The order added “sexual orientation” to the list of categories, such as race, gender and age, already protected by executive order against discrimination in the federal civilian workforce. With Clinton as president the last five years, most federal agencies and departments already had instituted policies providing job protection for homosexuals.
“It has always been the practice of this administration to prohibit discrimination in employment based on sexual orientation in the civilian workforce. … The executive order I have signed today will ensure that there is a uniform policy throughout” the federal workplace, Clinton said in a written statement.

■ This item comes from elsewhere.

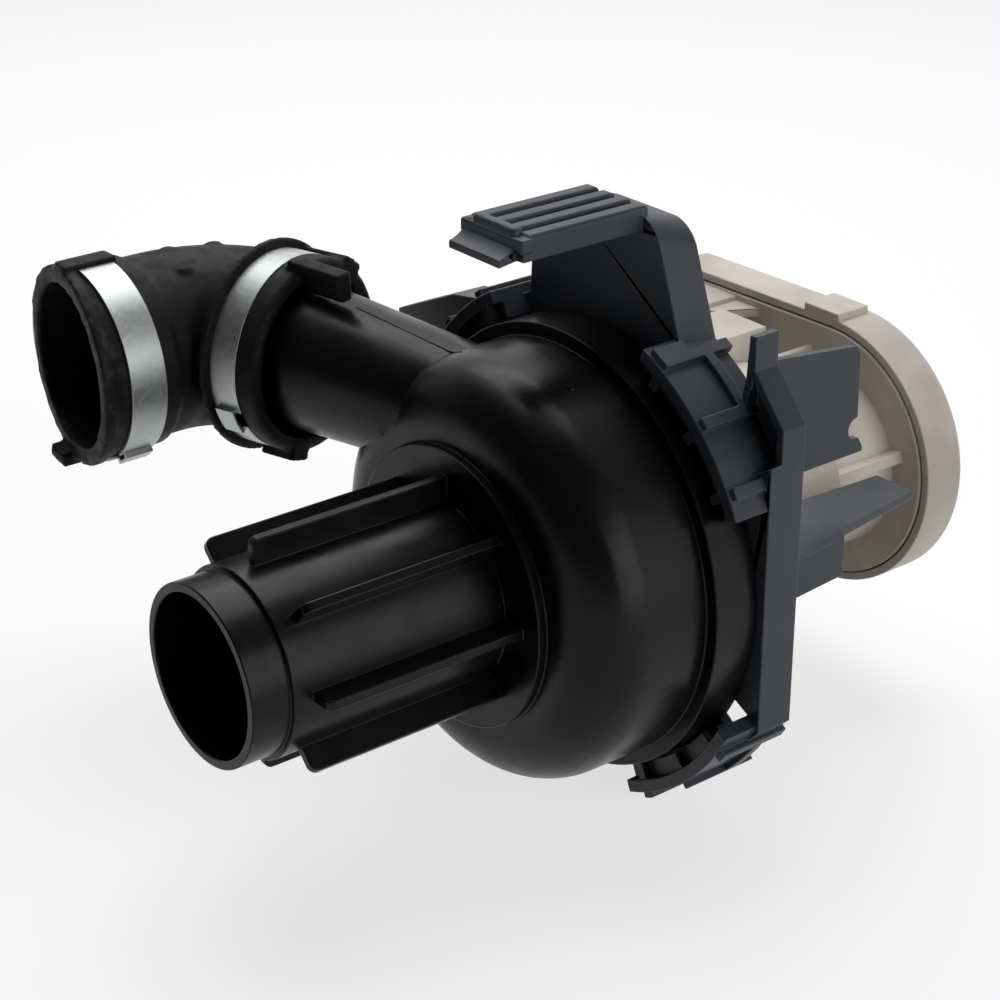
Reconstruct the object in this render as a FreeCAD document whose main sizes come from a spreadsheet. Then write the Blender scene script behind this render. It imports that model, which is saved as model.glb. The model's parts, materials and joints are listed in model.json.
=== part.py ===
import FreeCAD, Part
import math
import os
import Sketcher

"""Dishwasher wash pump with its motor.

The pump's axis is +Y, from the middle of the inlet mouth towards the motor, and +Z is up.
The camera side of the pump is +X, and the outlet tube leaves to -X.
"""

V = FreeCAD.Vector
ORIGIN = V(0, 0, 0)
AXIS = V(0, 1, 0)
UP = V(0, 0, 1)
ALONG_AXIS = FreeCAD.Rotation(V(1, 0, 0), -90)

# Driving sizes in millimetres and degrees: name, value, meaning
SIZES = [
    ("spigot_radius", 22.0, "outside radius of the inlet spigot"),
    ("spigot_wall", 2.3, "wall of the inlet spigot"),
    ("spigot_step_at", 10.0, "plain length of the spigot, up to its step"),
    ("spigot_step", 1.2, "height of the step behind the plain length"),
    ("rib_start", 15.0, "front end of the long ribs"),
    ("rib_reach", 6.4, "height of the long ribs above the stepped spigot"),
    ("rib_thickness", 2.4, "thickness of the long ribs"),
    ("boss_front", 68.5, "front face of the raised disc that the ribs run into"),
    ("boss_radius", 35.4, "radius of that disc"),
    ("boss_raise", 2.4, "height of that disc above the drum's front"),
    ("drum_radius", 53.5, "outside radius of the drum"),
    ("drum_corner", 15.5, "rounding between the drum's front and its side"),
    ("cover_wall", 2.5, "wall of the drum"),
    ("flange_front", 103.5, "front face of the cover's flange"),
    ("flange_length", 12.5, "length of the cover's flange along the axis"),
    ("flange_step", 3.5, "height of the cover's flange above the drum"),
    ("neck_end", 84.0, "rear end of the neck inside the drum"),
    ("neck_radius", 26.5, "outside radius of that neck"),
    ("ring_seat_at", 80.0, "front of the wear ring's seat in the neck"),
    ("ring_seat_radius", 22.5, "radius of that seat"),
    ("outlet_at", 92.5, "where the outlet's axis crosses the plane of the pump's axis"),
    ("outlet_height", 34.0, "height of the outlet's axis above the pump's axis"),
    ("outlet_lean", 10.0, "lean of the outlet towards the front"),
    ("outlet_start", 5.0, "inner end of the outlet cone"),
    ("outlet_start_radius", 15.5, "outside radius of the outlet at its inner end"),
    ("outlet_end_radius", 19.2, "outside radius of the outlet at its stub"),
    ("outlet_wall", 2.4, "wall of the outlet"),
    ("stub_radius", 21.2, "outside radius of the stub that carries the elbow"),
    ("stub_length", 11.0, "length of that stub"),
    ("stub_inset", 3.5, "distance of the stub's inner end behind the end of the neck cuff"),
    ("neck_length", 14.3, "length of the elbow's straight neck, from its end to the bend"),
    ("neck_turn", 8.0, "turn of the neck cuff's outside about the vertical"),
    ("bead_length", 6.1, "length of the neck cuff's bead, from its end to its band"),
    ("bead_height", 0.9, "height of the beads above the bands' seats"),
    ("cuff_radius", 24.7, "radius of the neck cuff where its band sits"),
    ("band_width", 10.0, "width of the mouth's steel band"),
    ("neck_band_width", 8.2, "width of the neck's steel band"),
    ("band_wall", 0.9, "thickness of the steel bands"),
    ("cuff_ring_radius", 28.0, "radius of the ring behind the neck band"),
    ("cuff_ring_length", 2.1, "length of that ring"),
    ("elbow_radius", 23.7, "outside radius of the elbow's bend"),
    ("elbow_bore", 19.4, "inside radius of the elbow's bend"),
    ("elbow_bend", 24.2, "radius of the elbow's centre line"),
    ("mouth_across", 104.7, "distance of the elbow's mouth axis from the pump's axis"),
    ("mouth_front", 23.5, "front of the elbow's mouth on the side of the pump"),
    ("mouth_tilt", 8.0, "tilt of the mouth's face away from the pump"),
    ("mouth_bead", 3.2, "length of the bead at the mouth's face"),
    ("mouth_lip", 7.5, "length of the mouth in front of its band, on the side of the pump"),
    ("mouth_bore", 21.6, "inside radius of the mouth"),
    ("mouth_depth", 22.0, "depth of the mouth's bore"),
    ("mouth_radius", 25.2, "outside radius of the mouth where its band sits"),
    ("plate_thickness", 3.0, "thickness of the bracket's plate"),
    ("plate_margin", 5.5, "reach of the plate's round part beyond the cover's flange"),
    ("wall_margin", 2.4, "distance of the bracket's side walls outside the cover's flange"),
    ("wall_thickness", 2.2, "thickness of the bracket's walls and fins"),
    ("wall_depth", 10.5, "depth of the bracket's edge from the plate's front to the rear"),
    ("side_bottom", 33.5, "depth of the side walls below the axis"),
    ("side_top", 47.0, "height of the side walls above the axis"),
    ("side_chamfer", 3.0, "chamfer at the lower end of the side walls"),
    ("finger_at", 47.3, "distance of the upright finger from the pump's axis"),
    ("finger_spread", 1.6, "widening of the finger's lower end towards the pump's axis"),
    ("finger_top", 66.6, "height of the upright finger above the pump's axis"),
    ("finger_foot", 53.4, "height of the upright finger's lower end above the pump's axis"),
    ("shoulder_top", 58.4, "height of the slanted shoulder at the finger's foot"),
    ("tower_top", 87.0, "height of the top arm above the pump's axis"),
    ("tower_right", 17.7, "right top corner of the tower"),
    ("tower_left", 12.5, "left top corner of the tower"),
    ("tower_foot", 27.7, "right side of the tower's foot"),
    ("tower_corner", 9.0, "rounding of the tower's top corners"),
    ("tower_drop", 2.5, "drop of the tower's top from its front to its rear edge"),
    ("tower_lean", 1.7, "lean of the tower's sides to the right, from its front to its rear edge"),
    ("arm_front", 75.8, "front end of the top arm's tongue"),
    ("tongue_length", 5.2, "length of the tongue in front of the arm"),
    ("tongue_hollow", 0.6, "depth of the hollow in the tongue's top"),
    ("tongue_inset_left", 0.8, "distance of the tongue's left side inside the arm's"),
    ("tongue_inset_right", 2.2, "distance of the tongue's right side inside the arm's"),
    ("tongue_drop", 3.2, "drop of the tongue's tip below the arm's top"),
    ("tongue_tip", 1.8, "thickness of the tongue's tip"),
    ("arm_thickness", 4.3, "thickness of the top arm"),
    ("arm_left", 7.6, "left side of the top arm"),
    ("arm_right", 14.0, "right side of the top arm"),
    ("bar_height", 3.0, "height of the cross bar on the arm's front"),
    ("bar_depth", 3.2, "depth of that cross bar along the arm"),
    ("bar_inset", 3.0, "distance of the cross bar's ends inside the arm's sides"),
    ("lip_height", 1.2, "height of the wide lip under the cross bar"),
    ("lip_margin", 0.6, "reach of that lip beyond the arm's sides"),
    ("ridge_height", 1.9, "height of the ridges on the top arm"),
    ("ridge_width", 4.2, "width of those ridges"),
    ("ridge_round", 1.3, "rounding of the ridges and of the cross bar"),
    ("clip_gap", 0.6, "gap between the cover's flange and the clips"),
    ("clip_setback", 2.8, "distance of the clips' front behind the flange's front"),
    ("clip_pocket", 4.3, "radial width of the pockets between a clip's ribs"),
    ("pocket_depth", 3.0, "depth of those pockets"),
    ("clip_wall", 3.3, "outer wall of the clips"),
    ("clip_half_span", 20.5, "half of the angle that a clip covers"),
    ("clip_rib", 1.7, "height of the ribs and the rail on the clips"),
    ("rail_width", 2.8, "width of that rail"),
    ("rib_angle", 2.6, "angle that a rib of a clip covers"),
    ("lock_reach", 2.4, "reach of the locking lugs beyond the cover's flange"),
    ("lock_front", 111.3, "front face of the locking lugs"),
    ("lock_thickness", 2.0, "thickness of the locking lugs"),
    ("lock_half_span", 10.0, "half of the angle that a locking lug covers"),
    ("lock_gap", 0.3, "gap round a locking lug in its slot"),
    ("slot_width", 3.2, "width of the relief slots in the clips"),
    ("fin_length", 38.5, "length of the upright fins behind the plate"),
    ("notch_radius", 2.8, "radius of the bite in the upright fins' rear edge"),
    ("skirt_length", 27.6, "length of the skirts under the shelf fins"),
    ("skirt_inset", 6.0, "distance of those skirts inside the shelf fins' outer side"),
    ("foot_length", 12.0, "length of the foot fins behind the plate"),
    ("shelf_length", 56.0, "length of the shelf fins behind the plate"),
    ("shelf_height", 12.6, "height of the shelf fins above the pump's axis"),
    ("ear_reach", 84.0, "distance of the fixing ear's end from the pump's axis"),
    ("ear_hole_radius", 2.75, "radius of the hole in the fixing ear"),
    ("register_depth", 8.0, "depth of the bracket's register inside the cover"),
    ("register_wall", 5.4, "wall of the bracket's register"),
    ("seal_section", 1.3, "section radius of the cover's sealing ring"),
    ("seat_gap", 0.1, "gap of a located fit"),
    ("running_gap", 0.05, "gap of a running fit on the radius"),
    ("shaft_radius", 4.0, "radius of the shaft"),
    ("shaft_front", 84.5, "front end of the shaft"),
    ("shaft_rear", 176.0, "rear end of the shaft"),
    ("eye_radius", 18.0, "outside radius of the impeller's eye skirt"),
    ("eye_gap", 0.4, "gap between the eye skirt and the wear ring"),
    ("eye_wall", 1.6, "wall of the eye skirt"),
    ("impeller_radius", 40.0, "outside radius of the impeller"),
    ("impeller_front", 91.5, "front face of the impeller's shroud"),
    ("impeller_disc", 2.0, "thickness of the impeller's two discs"),
    ("vane_height", 8.0, "height of the vanes between the two discs"),
    ("vane_thickness", 1.8, "thickness of the vanes"),
    ("impeller_hub_radius", 8.0, "radius of the impeller's hub"),
    ("nut_flats", 6.5, "half of the width of the impeller nut across its corners"),
    ("bush_radius", 6.0, "outside radius of the two bushings"),
    ("bush_length", 8.6, "length of the two bushings"),
    ("washer_radius", 7.0, "radius of the thrust washers"),
    ("washer_gap", 0.4, "end play between a thrust washer and its bushing"),
    ("carrier_radius", 30.5, "radius of the bearing carrier"),
    ("carrier_front", 108.0, "front face of the bearing carrier"),
    ("carrier_thickness", 4.0, "thickness of the bearing carrier"),
    ("carrier_tube", 8.5, "outside radius of the tube that holds the front bushing"),
    ("can_flange_radius", 24.0, "radius of the rotor can's flange"),
    ("can_flange", 1.2, "thickness of the rotor can's flange"),
    ("can_radius", 15.3, "outside radius of the rotor can"),
    ("can_wall", 0.8, "wall of the rotor can"),
    ("can_end", 171.0, "rear end of the can's wide part"),
    ("can_cup_end", 178.4, "rear end of the can's bearing cup"),
    ("can_cup_radius", 9.4, "outside radius of that cup"),
    ("can_seal_section", 0.95, "section radius of the can's sealing ring"),
    ("can_seal_radius", 20.0, "radius of the can's sealing ring"),
    ("rotor_radius", 13.8, "outside radius of the rotor magnet"),
    ("core_radius", 10.5, "outside radius of the rotor core"),
    ("core_front", 124.0, "front face of the rotor core and of the stator"),
    ("core_length", 38.0, "length of the rotor core and of the stator"),
    ("end_disc", 2.5, "thickness of the rotor's end discs"),
    ("stator_radius", 28.0, "outside radius of the stator core"),
    ("stator_bore", 15.6, "radius of the stator's bore"),
    ("yoke_wall", 3.2, "thickness of the stator's outer ring"),
    ("tooth_width", 8.0, "width of a stator tooth"),
    ("shoe_depth", 2.0, "depth of the pole shoes"),
    ("shoe_half_span", 25.0, "half of the angle that a pole shoe covers"),
    ("bobbin_wall", 0.7, "wall of the insulating bobbins"),
    ("coil_wall", 2.9, "thickness of the windings"),
    ("barrel_wall", 2.4, "wall of the motor housing's barrel"),
    ("barrel_end", 171.5, "rear end of the motor housing's wide barrel"),
    ("tail_radius", 25.0, "outside radius of the housing's narrow tail behind that barrel"),
    ("tail_rib", 4.0, "height of the long ribs on that tail"),
    ("hood_front", 140.0, "front end of the terminal hood on the barrel"),
    ("hood_rear", 181.8, "rear end of the terminal hood"),
    ("hood_left", 27.0, "left side of the terminal hood"),
    ("hood_right", 10.2, "right side of the terminal hood, also to the left of the axis"),
    ("hood_top", 36.0, "height of the terminal hood above the pump's axis"),
    ("socket_block", 36.0, "right side of the block round the connector socket, left of the axis"),
    ("socket_corner", 5.0, "rounding of that block's front corner"),
    ("ledge_length", 11.2, "length of the ledge that stands on the housing's rear flange over the lobe"),
    ("ledge_drop", 1.2, "distance of the ledge's top below the flange's edge"),
    ("lug_radius", 5.0, "radius of the motor housing's lugs"),
    ("lug_circle", 36.0, "radius of the circle that the lugs stand on"),
    ("lug_length", 4.0, "thickness of the motor housing's lugs"),
    ("motor_screw_radius", 1.8, "radius of the motor screws"),
    ("cap_front", 195.8, "front edge of the end cap"),
    ("cap_length", 13.2, "length of the end cap"),
    ("cap_radius", 37.1, "radius of the end cap's round part"),
    ("cap_lift", 0.6, "height of the centre of that round part above the pump's axis"),
    ("cap_slope", 1.2, "drop of the end cap's top towards the end of its lobe"),
    ("cap_reach", 66.0, "distance of the end cap's lobe from the pump's axis"),
    ("cap_drop", 9.0, "depth of the lobe's lower corner below the centre of the round part"),
    ("cap_corner", 6.0, "rounding of the lobe's corners"),
    ("cap_wall", 2.2, "wall of the end cap"),
    ("latch_height", 1.8, "height of the latch block on the end cap"),
    ("cap_screw_radius", 1.3, "radius of the cap screws"),
    ("board_at", 201.0, "front face of the circuit board"),
    ("board_thickness", 1.6, "thickness of the circuit board"),
    ("socket_depth", 20.0, "depth of the connector socket"),
    ("socket_width", 15.0, "inside width of the connector socket"),
    ("socket_height", 18.0, "inside height of the connector socket"),
    ("pin_size", 0.8, "thickness of the terminal pins"),
]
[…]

The president also reiterated his support for the Employment Non-discrimination Act, legislation that would make discrimination on the basis of “sexual orientation” illegal in both the public and private workforce.
In 1996, ENDA failed to gain passage in the U.S. Senate by only one vote, 50-49. A Senate hearing was held last October, but no action has been taken. While the legislation may have a chance at success in the Senate this session, it has almost no hope of adoption in the House of Representatives.
The Southern Baptist Ethics & Religious Liberty Commission is among the organizations opposed to ENDA. At the Senate hearing, representatives from the National Council of Churches and Presbyterian Church (USA) endorsed the legislation.
Clinton’s latest action further enhances his status as the president who has done the most to advance homosexual rights. He has sought and received the support of homosexuals in both presidential election campaigns. Only days after taking office in 1993, he announced an attempt to overturn the ban on homosexuals in the military but was basically thwarted. He appointed a liaison to the homosexual community and named several open homosexuals to posts in his administration. Last November, he became the first president to speak at a homosexual rights event, when he addressed the national dinner of the Human Rights Campaign, the movement’s largest political organization.
The president is a member of Immanuel Baptist Church, a Southern Baptist church in Little Rock, Ark. At its 1993 meeting, the Southern Baptist Convention passed a resolution distancing itself from Clinton’s support of abortion and homosexual rights.